Conversations surrounding Bitcoin started last year around Thanksgiving and Christmas. Osmond and Kelley wanted to complete their due diligence on the cryptocurrency; while several big-name brands have run promotions associated with the digital product, there wasn’t much precedent with restaurants accepting it as payment for menu items.
One of the major concerns is the volatile nature. There are hundreds of coins and tokens on the crypto market, and their value as it relates to the U.S. dollar can fluctuate dramatically over the course of a day.
That challenge isn’t lost on Kelley or Osmond. In fact, one of the first questions asked was “what happens when Bitcoin drops in value?”
“That’s certainly something we talked about,” Osmond says.
To get around this issue, Osmond and Kelley found a new-age solution for a modern-day problem. Instead of depositing Bitcoin into a III Forks digital wallet (all crypto is stored in digital wallets), the brand partnered with Bitpay and the Lightning Network, allowing the restaurant to immediately convert customers’ Bitcoin into U.S. dollars.
While III Forks takes Bitcoin as payment, it never actually holds any cryptocurrency, removing its exposure from unexpected dips.
“That's the good part from an accounting standpoint,” Osmond says.
Inside the restaurant, the process is fairly simple.

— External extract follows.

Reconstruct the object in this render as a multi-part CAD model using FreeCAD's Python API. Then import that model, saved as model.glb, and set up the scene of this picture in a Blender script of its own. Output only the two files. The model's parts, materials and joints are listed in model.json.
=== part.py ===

Guests inform their server at the time of checkout they would like to pay with Bitcoin, and the III Forks team presents them with a Bitpay invoice QR code to scan tableside. These transactions settle in seconds, and allow for seamless payment using the guest’s preferred crypto wallet.
“We're providing convenience, we're providing options, and we're providing security and privacy with the transactions, as well,” Kelley says. “We’re just trying to give our guests what they want.”
In addition to providing insulation from volatility, Bitpay and the Lightning Network keeps III Forks from paying credit card processing fees.
“Would a $10 million restaurant want to save $300,000 a year on credit card fees?” Osmond says rhetorically.
The Bitcoin strategy has only been in place for several weeks, but Kelley says customers are already using the option and providing “wonderful” feedback, including many who “are not your typical Bitcoin user.”
III Forks isn’t using Bitcoin as a marketing ploy, but it’s not shying away from the additional media attention either. Osmond says people are curious, and it’s leading to good conversations.
One of the reasons Osmond and Kelley invested in the new payment program is because of the customizable consumer experience, similar to online ordering, contactless delivery, or a loyalty program.
“Over the last couple of years, we’ve been forced into an environment that was new and different,” Osmond says. “It’s more important to be relational in nature than transactional. So we want to curate an experience that allows people to experience our restaurant in a unique way each and every time.”
As III Forks continues to accept Bitcoin, Osmond and Kelley will keep an eye on the program, fine-tuning it as time goes on. If it remains successful with customers, the steakhouse will consider adding the amenity to its other units in Dallas and Jacksonville.
III Forks locations will receive preference over its sister concepts under the Consolidated Restaurant Operations umbrella, which includes Cantina Laredo, El Chico, Silver Fox, Luckys Cafe, Cool River, Black Oak Grill, and Good Eats.
“We have made it our mission to take elements that are successful in some aspects of our business and then apply them in other concepts,” Osmond says. “We’re looking to glean all the positives from the test in Austin.”
Osmond doesn’t know if Bitcoin will breakout in the short-term, but he’s confident this is where the market it heading. With brands prioritizing customer experience, and technology allowing for risk-free transactions, he says the writing is on the wall.
“I think the incentive is pretty clear,” he says. “We’d much rather be the first doing this than the last.”
III Forks was created in Dallas in 1998 by restaurateur Dale Wamsted, who alongside Dee Lincoln, co-founded Del Frisco’s Double Eagle Steakhouse.